News and Events

Rambam Doctors Perform Pediatric Surgery Marathon in Ghana

Publication Date: 7/13/2017 | by: Rambam

​Eight days to perform 155 surgeries? Two Rambam doctors and their colleagues traveled to Ghana and took on this near impossible task as part of a humanitarian mission to treat people with cleft lip and palate.

Dr. Amoundi (L) and Dr. Sharoni (R) take a few
minutes to play with their young patients.
Photography: Private Collection.Dr. Amoundi (L) and Dr. Sharoni (R) take a few minutes to play with their young patients. Photography: Private Collection.

An inspiring humanitarian mission organized by 'Operation Smile,' an international medical charity, arrived in Ghana, Africa recently to treat hundreds of local children and adults with cleft lip and pallet. There were volunteers from 12 countries, including two doctors from Rambam Health Care Campus in Haifa, Israel: Dr. Omri Amoudi, a senior physician in the Department of Oral and Maxillofacial Surgery, and Dr. Zach Sharoni, a senior physician in the Department of Plastic Surgery.
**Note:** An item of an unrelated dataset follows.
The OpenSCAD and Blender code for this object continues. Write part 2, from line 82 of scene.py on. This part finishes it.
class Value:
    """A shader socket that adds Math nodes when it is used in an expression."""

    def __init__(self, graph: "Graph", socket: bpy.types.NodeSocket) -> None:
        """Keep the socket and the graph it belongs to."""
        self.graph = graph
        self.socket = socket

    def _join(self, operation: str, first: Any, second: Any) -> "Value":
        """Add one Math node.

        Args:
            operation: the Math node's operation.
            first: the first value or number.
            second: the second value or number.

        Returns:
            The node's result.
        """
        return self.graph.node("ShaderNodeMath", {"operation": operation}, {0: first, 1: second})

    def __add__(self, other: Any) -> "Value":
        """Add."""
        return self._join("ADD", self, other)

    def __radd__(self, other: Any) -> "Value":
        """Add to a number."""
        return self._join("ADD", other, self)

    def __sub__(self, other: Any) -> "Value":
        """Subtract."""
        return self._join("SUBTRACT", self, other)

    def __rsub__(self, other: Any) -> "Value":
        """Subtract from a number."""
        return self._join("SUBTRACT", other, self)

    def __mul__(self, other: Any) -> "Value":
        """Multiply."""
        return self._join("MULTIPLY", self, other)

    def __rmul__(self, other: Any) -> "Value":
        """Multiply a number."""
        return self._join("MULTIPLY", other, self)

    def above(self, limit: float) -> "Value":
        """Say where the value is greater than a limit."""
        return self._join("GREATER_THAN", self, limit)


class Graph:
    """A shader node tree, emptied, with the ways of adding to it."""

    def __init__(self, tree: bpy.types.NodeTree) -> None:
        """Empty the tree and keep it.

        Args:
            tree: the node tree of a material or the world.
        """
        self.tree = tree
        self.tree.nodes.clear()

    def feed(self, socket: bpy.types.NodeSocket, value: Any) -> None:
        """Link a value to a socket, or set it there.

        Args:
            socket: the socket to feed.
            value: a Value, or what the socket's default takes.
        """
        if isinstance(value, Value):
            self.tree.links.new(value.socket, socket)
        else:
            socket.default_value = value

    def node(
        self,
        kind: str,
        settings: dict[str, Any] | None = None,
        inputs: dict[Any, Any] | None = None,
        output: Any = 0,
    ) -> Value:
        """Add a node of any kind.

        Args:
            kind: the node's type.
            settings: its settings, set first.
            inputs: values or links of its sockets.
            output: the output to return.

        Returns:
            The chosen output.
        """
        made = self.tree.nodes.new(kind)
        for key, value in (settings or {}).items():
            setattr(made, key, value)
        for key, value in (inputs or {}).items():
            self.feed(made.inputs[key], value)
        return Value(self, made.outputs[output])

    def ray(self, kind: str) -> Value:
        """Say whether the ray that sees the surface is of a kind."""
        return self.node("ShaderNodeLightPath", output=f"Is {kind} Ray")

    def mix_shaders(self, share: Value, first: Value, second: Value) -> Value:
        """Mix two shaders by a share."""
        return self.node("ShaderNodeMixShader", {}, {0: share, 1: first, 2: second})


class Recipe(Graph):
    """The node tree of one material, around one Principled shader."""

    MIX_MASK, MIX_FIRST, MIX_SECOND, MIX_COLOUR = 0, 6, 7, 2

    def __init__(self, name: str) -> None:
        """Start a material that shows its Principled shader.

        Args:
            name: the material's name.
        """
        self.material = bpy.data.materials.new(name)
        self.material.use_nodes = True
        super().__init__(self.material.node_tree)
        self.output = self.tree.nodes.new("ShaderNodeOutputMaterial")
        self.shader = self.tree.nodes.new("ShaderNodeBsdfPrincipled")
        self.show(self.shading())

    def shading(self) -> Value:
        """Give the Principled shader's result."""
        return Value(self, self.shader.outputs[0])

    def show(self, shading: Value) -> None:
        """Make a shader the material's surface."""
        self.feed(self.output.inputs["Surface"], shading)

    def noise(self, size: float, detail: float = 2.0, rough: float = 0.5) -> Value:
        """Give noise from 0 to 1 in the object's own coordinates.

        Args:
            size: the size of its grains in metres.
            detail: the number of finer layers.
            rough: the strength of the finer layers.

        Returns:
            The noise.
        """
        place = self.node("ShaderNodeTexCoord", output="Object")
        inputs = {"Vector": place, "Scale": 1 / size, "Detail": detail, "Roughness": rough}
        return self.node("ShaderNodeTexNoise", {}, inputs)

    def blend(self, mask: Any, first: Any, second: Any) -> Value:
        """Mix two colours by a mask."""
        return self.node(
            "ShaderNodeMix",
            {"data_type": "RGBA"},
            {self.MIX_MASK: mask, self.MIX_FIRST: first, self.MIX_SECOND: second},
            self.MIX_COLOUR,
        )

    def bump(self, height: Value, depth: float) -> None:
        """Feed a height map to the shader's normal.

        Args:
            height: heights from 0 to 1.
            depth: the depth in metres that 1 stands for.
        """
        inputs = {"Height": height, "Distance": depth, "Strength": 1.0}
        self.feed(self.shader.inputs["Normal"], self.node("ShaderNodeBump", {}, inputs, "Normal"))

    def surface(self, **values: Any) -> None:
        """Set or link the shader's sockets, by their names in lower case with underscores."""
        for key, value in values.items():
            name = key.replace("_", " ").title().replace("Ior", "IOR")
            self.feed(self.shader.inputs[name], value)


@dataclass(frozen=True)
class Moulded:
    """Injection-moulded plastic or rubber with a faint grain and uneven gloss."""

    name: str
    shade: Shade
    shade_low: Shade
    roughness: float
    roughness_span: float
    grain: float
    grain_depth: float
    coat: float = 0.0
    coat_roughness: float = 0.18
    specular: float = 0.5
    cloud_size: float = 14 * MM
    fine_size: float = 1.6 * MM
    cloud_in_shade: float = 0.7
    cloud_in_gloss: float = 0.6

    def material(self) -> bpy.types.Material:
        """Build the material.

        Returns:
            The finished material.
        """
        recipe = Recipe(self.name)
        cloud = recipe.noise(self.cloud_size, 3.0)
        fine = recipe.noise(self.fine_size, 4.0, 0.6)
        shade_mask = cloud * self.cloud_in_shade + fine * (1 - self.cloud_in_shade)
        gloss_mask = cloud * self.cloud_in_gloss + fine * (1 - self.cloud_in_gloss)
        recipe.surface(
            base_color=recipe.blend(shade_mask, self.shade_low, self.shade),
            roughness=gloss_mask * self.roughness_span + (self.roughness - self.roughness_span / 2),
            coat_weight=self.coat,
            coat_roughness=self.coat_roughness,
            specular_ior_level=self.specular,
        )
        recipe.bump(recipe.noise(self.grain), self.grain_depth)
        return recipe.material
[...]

The two Rambam doctors have a long tradition of participating in missions in Vietnam, Ethiopia, the Philippines and other countries, treating dozens of patients wherever they go. All this has been done through Operation Smile, a 30-year-old NGO active in developing countries, with the aim of providing safe surgeries to third world populations where congenital malformations, such as cleft lip and palate, are common.
About 60 members of the delegation worked for ten days in Ghana, with most of the activity concentrated the local hospital of Ho. The team of surgeons, anesthesiologists, X-ray technicians, nursing staff, and speech therapists came from around the world: Brazil, Sweden, USA, South Africa, Spain, Ghana, Kenya, Egypt, China, Canada, Ireland and Israel. During the first two days, the Israeli doctors and other team members met with 235 patients, mostly children, who had requested medical treatment from the foreign experts. Of the hundreds of applicants who arrived from near and far, 155 people ranging from a few months in age to their twenties were selected—those the doctors felt would be best in the brief time before them—just eight days.
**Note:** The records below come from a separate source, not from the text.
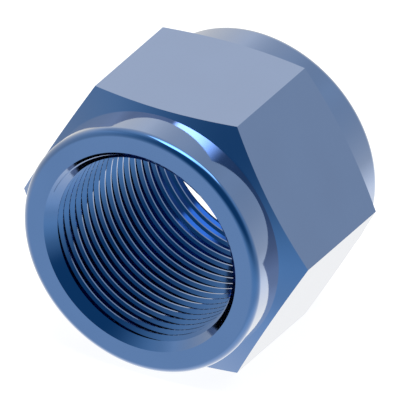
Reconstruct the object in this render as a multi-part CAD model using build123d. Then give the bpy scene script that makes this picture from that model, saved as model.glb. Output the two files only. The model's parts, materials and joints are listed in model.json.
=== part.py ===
from build123d import *
import math
import os

# Tube nut, turned in one piece from hexagon bar: a plain round collar at each end of the hexagon,
# the corners taken off by a shallow cone, and a parallel pipe-thread bore right through.
# Millimetres, +Z up. The nut lies on one flat, as it comes to rest. The bore runs along Y, the
# mouth that is looked into faces -Y, and the origin is the middle of the bore.

# Hexagon
across_flats = 55.0
hexagon_width = 30.2
corner_angle = 20.0

# Collars
collar_step = 1.2
collar_length = 8.3
rim_radius = 1.4

# Thread: 55 degree pipe form, 11 threads to the inch, bored here to its minor diameter
thread_major_diameter = 41.91
thread_pitch = 25.4 / 11
thread_depth_ratio = 0.640327

# Countersink at each mouth
mouth_clearance = 0.5
mouth_angle = 45.0

# Places that follow from the sizes above
collar_radius = across_flats / 2 - collar_step
half_hexagon = hexagon_width / 2
half_length = half_hexagon + collar_length
thread_radius = thread_major_diameter / 2 - thread_depth_ratio * thread_pitch
mouth_radius = thread_major_diameter / 2 + mouth_clearance
mouth_depth = (mouth_radius - thread_radius) / math.tan(math.radians(mouth_angle))
corner_radius = across_flats / math.sqrt(3)
clear_radius = corner_radius + collar_step
cone_width = (clear_radius - collar_radius) * math.tan(math.radians(corner_angle))


def hexagon_bar():
    """The bar stock: a hexagon prism along Y, lying on a flat."""
    section = Plane.XZ * RegularPolygon(across_flats / 2, 6, major_radius=False)
    return extrude(section, amount=half_length, both=True)


def half_section():
    """One half of what the lathe leaves: radius along X, place along the bore on Y.

    It runs from the middle out to the mouth. The slanted line over the hexagon is the cone that
    takes the corners off, and it starts on the collar at the hexagon's shoulder.
    """
    outline = Polyline(
        (thread_radius, 0),
        (thread_radius, half_length - mouth_depth),
        (mouth_radius, half_length),
        (collar_radius, half_length),
        (collar_radius, half_hexagon),
        (clear_radius, half_hexagon - cone_width),
        (clear_radius, 0),
        close=True,
    )
    section = make_face(outline)
    rim = section.vertices().sort_by_distance((collar_radius, half_length))[0]
    return fillet(rim, rim_radius)


def turned_form():
    """Both halves as one ring, swept round the bore."""
    half = half_section()
    section = half + mirror(half, about=Plane.XZ)
    return revolve(section, axis=Axis.Y)


def tube_nut():
    """The nut is what the bar and the turned form share."""
    nut = hexagon_bar() & turned_form()
    nut.label = "tube_nut"
    return nut


os.makedirs("parts", exist_ok=True)
export_step(tube_nut(), "parts/tube_nut.step")
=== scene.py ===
"""Tube nut: the anodised finish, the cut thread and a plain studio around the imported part."""

import json
import math

import bpy
import numpy as np
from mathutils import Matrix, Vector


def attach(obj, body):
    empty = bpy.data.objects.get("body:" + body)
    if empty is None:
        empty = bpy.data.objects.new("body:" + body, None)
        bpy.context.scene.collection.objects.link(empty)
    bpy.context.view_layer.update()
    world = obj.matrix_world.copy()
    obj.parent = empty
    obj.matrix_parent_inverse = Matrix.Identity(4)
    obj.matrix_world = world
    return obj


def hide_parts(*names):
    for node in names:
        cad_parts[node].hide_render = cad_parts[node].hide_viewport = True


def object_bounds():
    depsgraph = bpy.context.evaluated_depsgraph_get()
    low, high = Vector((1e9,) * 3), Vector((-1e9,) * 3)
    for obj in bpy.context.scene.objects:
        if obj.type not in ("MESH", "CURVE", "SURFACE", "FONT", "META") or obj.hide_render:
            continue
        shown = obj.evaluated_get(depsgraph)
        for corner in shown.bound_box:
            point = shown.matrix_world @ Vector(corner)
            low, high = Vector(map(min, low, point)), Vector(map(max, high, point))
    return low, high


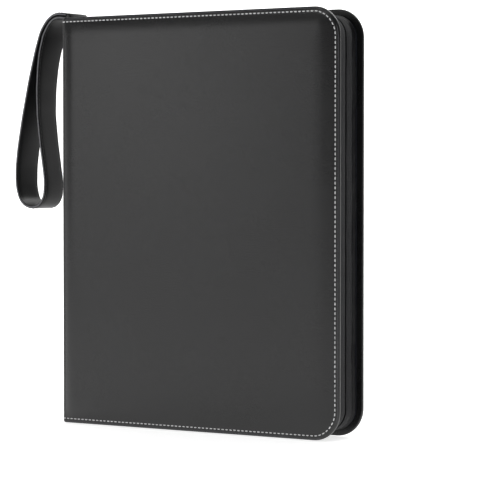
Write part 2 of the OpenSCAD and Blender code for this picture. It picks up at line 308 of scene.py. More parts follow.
def metal_paint(name, color, rough, metallic, brushed=900.0):
    """Metal or enamel with fine scratches and faint smears."""
    paint = Paint(name, color, rough, metallic)
    x, y, z = paint.split(paint.place())
    streaks = paint.noise(paint.node("CombineXYZ", {}, {0: x, 1: y, 2: z * 0.08}), brushed, 2.0)
    smears = paint.noise(paint.place(), 45.0, 3.0)
    paint.bump(streaks, 0.00003, 0.5)
    paint.set("Roughness", smears * 0.16 + streaks * 0.08 + (rough - 0.1))
    shade = tuple(0.8 * c for c in color)
    paint.set("Base Color", paint.blend(smears.steps(0.35, 0.65), color, shade))
    return paint.material


def coin_paint():
    """Struck silver: bright on the relief and grey in its hollows."""
    paint = Paint("struck_silver", (0.72, 0.73, 0.75), 0.28, 1.0)
    height = paint.split(paint.cloth())[2]
    stain = paint.noise(paint.place(), 300.0, 3.0)
    bright = (height * 2600.0 + stain * 0.35).steps(0.05, 0.75)
    paint.set("Base Color", paint.blend(bright, (0.30, 0.31, 0.33), (0.82, 0.83, 0.85)))
    paint.set("Roughness", bright * -0.2 + 0.45)
    paint.bump(stain, 0.00004, 0.5)
    return paint.material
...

Working nonstop in seven makeshift surgical suites, the team members performed one surgery after another on dozens of patients; each procedure presented its own challenges. The complex task was successful thanks to the extensive accumulated experience gained during the organization's years of operation, and the medical equipment they brought to Africa to facilitate the surgeries.

"This is the eighth time I’ve taken part in the organization's activities abroad," says Dr. Zach Sharoni. "However, every time I am surprised and amazed anew. We operate there under circumstances far removed from our day-to-day work, because we are working against the clock to help as many local patients as possible. When we see the reactions of children and parents after recovery and in the days following surgery, it makes it all worthwhile. Their smiles are the best thank you a doctor can have."

Operation Smile’s 30-years of experience has helped them establish procedures to facilitate treating as many patients as possible with in a very short time. The simpler cleft lip cases are treated first, followed by cleft palate and other defects. "You have to understand that when you get there, the dynamics are different," says Dr. Omri Amudi. "You work with people you don’t know who come from another culture. But once you get into the rhythm, everyone becomes one effective team, motivated by the desire to help these people. Unfortunately, we do not have time to treat everyone. However, many cases are referred to an upcoming treatment program for the next group of volunteers. This is an unforgettable experience. If we're lucky, we'll come back again."